St. Mary's Law Journal


Alex B. Long


While few in the legal profession would refer to clients as “property”, it is difficult to think some lawyers do not believe they possess something similar to property rights in their retainer agreements with clients. Not surprisingly, a tortious interference claim is a viable option for an attorney who feels that another attorney has wrongfully “stolen” a client or otherwise interfered with the attorney’s “property.” Courts have traditionally been reluctant to hold attorneys liable for litigation conduct that results in harm to adversaries or their attorneys. Plaintiff-attorneys generally have a better chance of succeeding when they complain that another attorney—while engaging in the business of law—has interfered with an attorney-client relationship.

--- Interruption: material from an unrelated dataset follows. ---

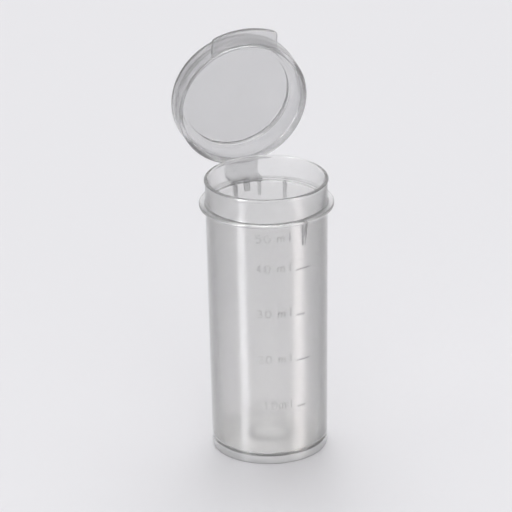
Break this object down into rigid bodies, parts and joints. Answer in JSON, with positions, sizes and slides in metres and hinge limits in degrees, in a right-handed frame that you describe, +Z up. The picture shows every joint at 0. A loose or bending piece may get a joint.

Still, it remains difficult to predict in any case whether a defendant’s intentional interference will ultimately be determined to be improper or tortious. Tortious interference claims may undoubtedly serve a valid function in ensuring ethical representation and protecting the right of attorneys to collect under a fee agreement. But the considerable confusion surrounding the interference torts makes resolution of claims involving interference with the business of law particularly difficult. The nature of the torts presents unique problems when they are thrust into an arena with such specialized rules and concerns. The greatest risk, however, is that the torts may be used to protect a lawyer’s property interest in a client that the ethical rules governing lawyers at times goes to great lengths to emphasize a lawyer does not have. Given the importance of the goal of informed client choice and decision-making, courts and lawyers should be hesitant to impose liability for actions on the part of other attorneys that are consistent with these goals.